4. Discuss the limits of current knowledge. Show that today’s theories may be revised. Help students see that they are part of an ongoing process.

5. Allow productive disagreement. When students disagree (with each other or with you), engage with the disagreement. Do not shut it down.

6. Use language that signals tentativeness. “The current theory is..” “Based on present evidence..” “Most scientists believe..” These phrasings model intellectual humility.

A teacher who uses these strategies builds the scientific attitude in students. A teacher who treats every claim as fixed truth builds dogma.

Flashcard

What does falsifiability mean, and why is it called the 'beauty' of the scientific method?

Tap to reveal

Answer

Falsifiability means any theory can be disproved by new evidence; this is the engine of progress

A scientific theory is one that could be disproven. There must be possible evidence that would falsify it.

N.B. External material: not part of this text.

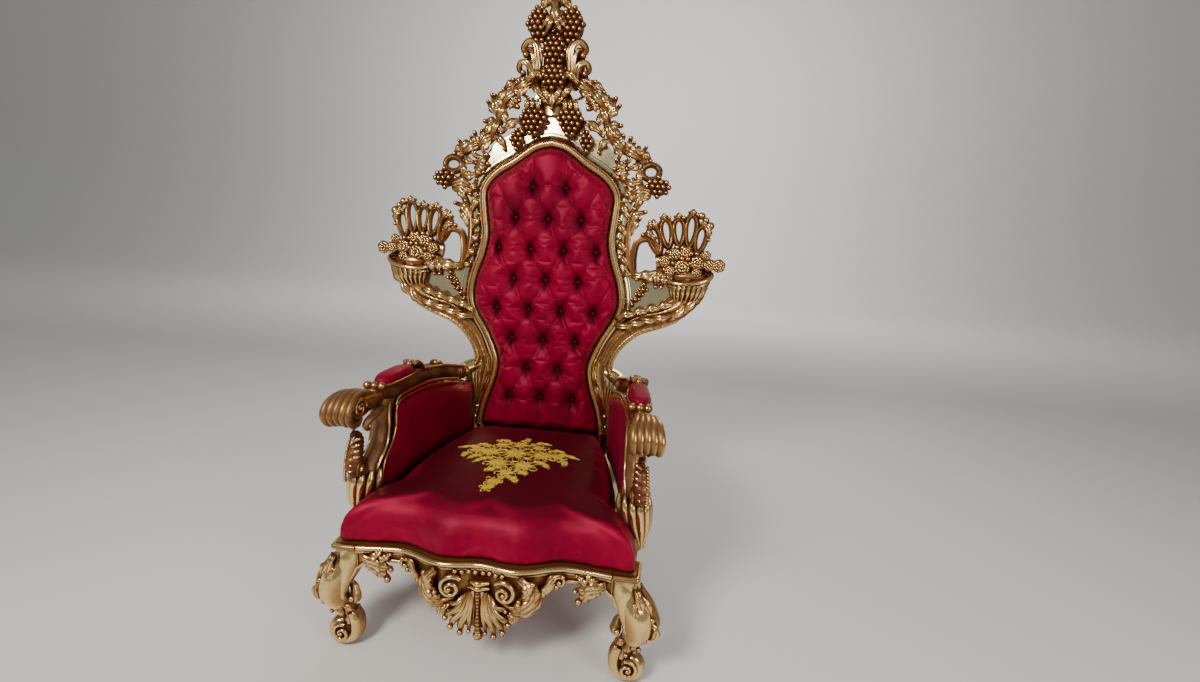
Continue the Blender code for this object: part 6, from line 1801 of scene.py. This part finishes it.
def make_rear_panel():
    half = opening_route(-0.001, per=4)
    ring = half + [Vector((-p.x, p.y, 0)) for p in reversed(half[1:])]
    centre = Vector((0.0, 0.85, 0))
    layers = [(1.0, -0.0245), (1.0, -0.0330), (0.985, -0.0342), (0.93, -0.0348), (0.80, -0.0352),
              (0.5, -0.0355),
              (0.15, -0.0356)]
    points = []
    for share, out in layers:
        for p in ring:
            q = centre + (p - centre) * share
            points.append(on_back(q.x, q.y, out))
    return smooth_piece("rear_panel_cloth", points, capped_faces(len(layers), len(ring)), CRIMSON)


rear_panel = make_rear_panel()

# %% [markdown]
# The motif on the seat is machine embroidery in gold thread: leaves, blossoms and buds filled with
# stitches, cut out and sewn down. Each leaf is a small raised body that follows the seat's crown, placed by
# rays from above, and fine streaks in the material stand for the thread.

# %% Thread material
def thread_material():
    made, tree, shader = new_material("gold_embroidery")
    crest = attribute(tree, "crest")
    stitch = noise(tree, 420, 3, 0.6, stretch=(1.0, 0.22, 1.0))
    patch = noise(tree, 60, 3)
    # Crest gives each thread piece a painted highlight on its raised top and painted shade in dark brown at
    # its edges and sides; the stitch streaks are the thread itself.
    share = maths(tree, "MULTIPLY", stretch_range(tree, crest, 0.10, 0.60),
                  maths(tree, "ADD", maths(tree, "MULTIPLY", stitch, 0.9), 0.50), clamped=True)
    tree.links.new(blend_colour(tree, share, (0.110, 0.045, 0.003, 1), (0.84, 0.55, 0.014, 1)),
                   shader.inputs["Base Color"])
    tree.links.new(stretch_range(tree, patch, 0.3, 0.7, 0.36, 0.55), shader.inputs["Roughness"])
    shader.inputs["Metallic"].default_value = 0.35
    shader.inputs["Sheen Weight"].default_value = 0.2
    relief_on(tree, shader, stitch, 0.6, 0.0010)
    return made


GOLD_THREAD = thread_material()
print("thread material", GOLD_THREAD.name)

# %% [markdown]
# The blossoms are rings of narrow petals with a curl of cord between them, so the crimson shows through
# as it does in lace. Sprays of lobed leaves run out to the sides and to the point at the front.

# %% Embroidered motif
def make_motif(pad):
    tree = surface_tree(pad)

    def laid(u, v, out=0.0):
        x, y = u, v - 0.085
        hit = tree.ray_cast(Vector((x, y + SHIFT, 1.0)), Vector((0, 0, -1)))[0]
        return Vector((x, y, hit.z + 0.0006 + out))

    carving = Carving()
    blossoms = [((0.000, 0.030), 0.044), ((-0.078, 0.030), 0.038), ((0.082, 0.032), 0.038),
                ((-0.036, -0.040), 0.036),
                ((0.042, -0.044), 0.036), ((0.004, -0.092), 0.028), ((-0.020, -0.140), 0.022),
                ((0.000, 0.098), 0.030),
                ((-0.056, 0.086), 0.026), ((0.060, 0.086), 0.026), ((-0.128, 0.036), 0.022),
                ((0.130, 0.034), 0.022),
                ((-0.030, -0.172), 0.016)]
    for n, (centre, radius) in enumerate(blossoms):
        petals = 6 if radius > 0.03 else 5
        for k in range(petals):
            turn = 2 * math.pi * k / petals + 0.5 * n
            tip = (centre[0] + radius * math.cos(turn), centre[1] + radius * math.sin(turn))
            mid = (centre[0] + 0.6 * radius * math.cos(turn), centre[1] + 0.6 * radius * math.sin(turn))
            leaf(carving, laid, [centre, mid, tip], radius * 0.235, out=0.0010, lift=0.0012, lobes=1,
                 thick=0.0015, fat=0.22)
            curl = [(centre[0] + radius * far * math.cos(turn + a),
                     centre[1] + radius * far * math.sin(turn + a))
                    for far, a in ((0.3, 0.5), (0.8, 0.45), (1.18, 0.60), (1.25, 0.85), (1.08, 0.92))]
            stem(carving, [laid(u, v, 0.0012) for u, v in flat_route(curl, 4)], 0.0015, facing=(0, 0, 1),
                 sides=6)
        bead(carving, laid(*centre, 0.0015), radius * 0.17, (1, 1, 0.5), fine=2, facing=(0, -0.3, 0.95))
    sprays = [((-0.100, 0.040), (-0.150, 0.062), (-0.192, 0.052)),
              ((0.100, 0.040), (0.150, 0.056), (0.195, 0.044)),
              ((-0.060, -0.010), (-0.090, -0.022), (-0.112, -0.046)),
              ((0.064, -0.010), (0.094, -0.020), (0.118, -0.042)),
              ((0.000, -0.110), (-0.012, -0.150), (-0.030, -0.186)),
              ((-0.030, 0.100), (-0.060, 0.124), (-0.090, 0.120)),
              ((0.030, 0.104), (0.060, 0.126), (0.094, 0.120)),
              ((-0.090, 0.070), (-0.120, 0.082), (-0.140, 0.076)),
              ((0.092, 0.070), (0.122, 0.080), (0.146, 0.072)),
              ((-0.020, -0.060), (-0.050, -0.084), (-0.064, -0.080)),
              ((0.024, -0.070), (0.050, -0.086), (0.066, -0.084)),
              ((0.010, -0.110), (0.034, -0.122), (0.044, -0.138)),
              ((-0.140, 0.020), (-0.154, 0.006), (-0.150, -0.014)),
              ((0.140, 0.018), (0.156, 0.004), (0.152, -0.016)),
              ((0.000, 0.120), (0.010, 0.142), (0.004, 0.164)),
              ((-0.100, 0.000), (-0.120, -0.006), (-0.136, -0.026))]
    for route in sprays:
        leaf(carving, laid, route, 0.0100, out=0.0010, lift=0.0014, lobes=3, thick=0.0015, fat=0.20)
        line = [laid(u, v, 0.0028) for u, v in flat_route(route, 5)]
        stem(carving, line, 0.0011, facing=(0, 0, 1), sides=6)
    return carving.finish("seat_embroidery", GOLD_THREAD)


embroidery = make_motif(seat)

# %% [markdown]
# Every piece now rides on the throne's one body and stands for the solids it dresses, which are hidden.

# %% Hand over
GILT_PIECES = {
    crest: ["back_frame"], shoulders: ["back_frame"], back_field: ["back_frame"], stiles: ["back_frame"],
    wings: ["back_frame"], apron: ["seat_rail_front"], leg_right: ["leg_front_right"],
    leg_left: ["leg_front_left"], arm_right: ["arm_right"], arm_left: ["arm_left"],
    rail_right: ["seat_rail_right"], rail_left: ["seat_rail_left"], rail_back: ["seat_rail_back"],
}
VELVET_PIECES = {
    back_cushion: ["back_cushion"], seat: ["seat_cushion"], panel_right: ["side_panel_right"],
    panel_left: ["side_panel_left"], arm_cushion_right: ["arm_pad_right"],
    arm_cushion_left: ["arm_pad_left"],
    rear_panel: ["back_outer_panel"], buttons: ["button_%02d" % (n + 1) for n in range(len(BUTTONS))],
}
for pieces, slot in ((GILT_PIECES, "antique_gilt"), (VELVET_PIECES, "crimson_velvet"),
                     ({embroidery: ["seat_applique"]}, "gold_thread")):
    for piece, nodes in pieces.items():
        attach(piece, "root")
        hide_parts(*nodes)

This is the beauty because it allows progress. Theories that can be revised lead to better theories. Theories that cannot be revised remain stuck.

Examples of falsifiability in action: atomic structure has been revised, states of matter expanded, Newton’s laws extended by Einstein, geocentric replaced by heliocentric.

Without falsifiability, knowledge would stagnate. With it, knowledge grows.

Connecting to the teaching philosophy

The scientific attitude connects to several broader themes of teaching.

Constructivism. The scientific attitude is constructivist. Students build understanding through their own inquiry rather than receiving fixed truth.

Inquiry teaching. Inquiry depends on the scientific attitude. Without it, students just go through motions.

Critical thinking. Falsifiability is a form of critical thinking. Examining evidence, questioning claims, updating views.

Big ideas. Treating theories as tentative connects to the big ideas approach. Real understanding is more important than memorized facts.

A teacher who internalizes the scientific attitude finds these themes reinforce each other. A teacher who teaches dogmatically undermines all of them.